Friendships, business ties and marriages live and die according to its dictates. Political parties carefully script their election tickets according to its mathematics. And an increasing number of government policies — including spiraling quotas for government jobs and university education — follow its logic.

But it's not polite to talk about it, and might even be dangerous to quantify it.

Yet in an unexpected turn, earlier this month the coalition-leading Congress Party led by Sonia Gandhi and Prime Minister Manmohan Singh caved to pressure from opposition leaders and agreed to add a survey of India's myriad castes to the 2011 census, which began April 1. Weeks after the decision, jostling and debate rages on as India's politicians reflect over the potential upheavals that may result.

Many here fear that a new understanding of the various groups' numbers could disrupt the current political structure, while the upper crust fears another wave of escalating quotas will make it even more difficult for a young upper caste person to get a university education. But the momentum of caste politics makes a reversal seem impossible.

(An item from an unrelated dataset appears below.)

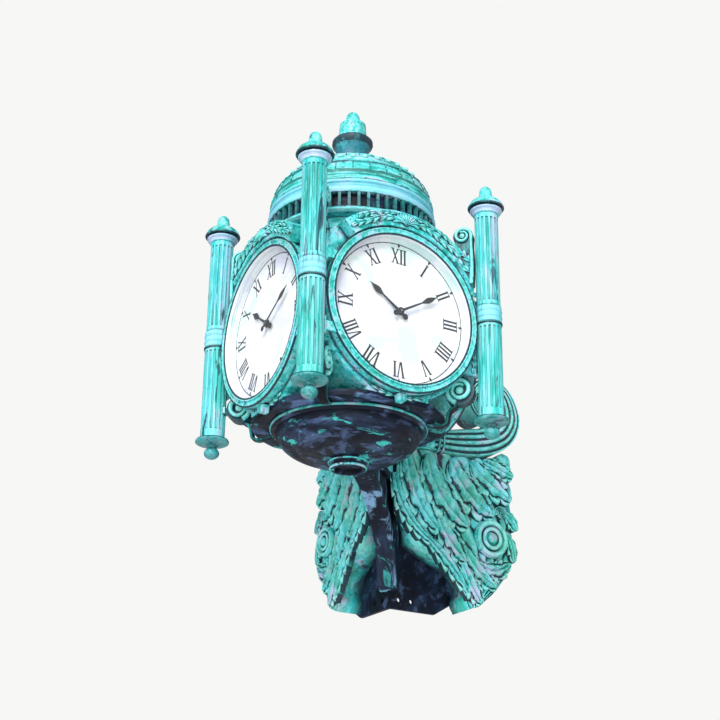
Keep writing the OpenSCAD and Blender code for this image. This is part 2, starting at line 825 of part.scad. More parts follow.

Broadly speaking, the caste system has Brahmins and Kshatriya at the top of the social order, followed by the trading castes known as Baniyas and scores of laboring castes such as the Yadavs, and beneath them all the erstwhile untouchables, whom the constitution calls the Scheduled Castes and Scheduled Tribes.

[Watch this video on how untouchables in Delhi are coping with the economic changes of India]

But the last official tally of the different groups was done in 1931, and present policies are based on extrapolations from those figures. An official count will no doubt have far-reaching and unpredictable implications.

Significantly, the caste census promises to determine just how many people belong to the country's so-called “Other Backward Classes,” or OBCs, who have made dramatic political gains since the Mandal Commission was formed “to identify the socially or educationally backward” in 1979.

Extrapolating from the 1931 census figures, the Mandal Commission estimated the number of OBCs at 52 percent of the population. It then went on to recommend that OBCs be included in the quota system for government jobs and higher education that had already been established for the erstwhile untouchables, and recommended increasing the proportion of reserved places from 22.5 to 49.5 percent of the total.

“[The] caste social order of the Hindu society and a large number of the other religious groups is oppressive,” said Rangarajan. “This is one way to open up some space. There is no magic wand. I see the caste census as part of that. It's fact finding.”

The caste census proposal is now sequestered in a council of ministers tasked with developing a plan for implementing the count – which the home ministry has argued could bring the whole census project crashing down, as the inclusion of caste might prompt people to fudge the numbers to ensure their group gets a healthy share of government benefits.

The new tally might justify a hike in spending for OBC welfare and scholarships, and it could have a dramatic impact on the controversial quota system.

Working backwards, the Supreme Court verdict on Mandal commission set a ceiling of 50 percent on job and education quotas and subtracted the existing reservations for untouchables to determine the quota for OBCs at 27 percent. But an official count is likely to spark fresh demands to make these quotas proportional to each group's representation in the population.

Already, the OBC leaders of the drive for the caste census, Lalu Prasad Yadav, Mulayam Singh Yadav and Sharad Yadav, have stepped up their rhetoric. “In 20 ministries and 18 deparments, there is not a single OBC in the [highest paid] Group A category,” Sharad Yadav argued during a recent parliament session.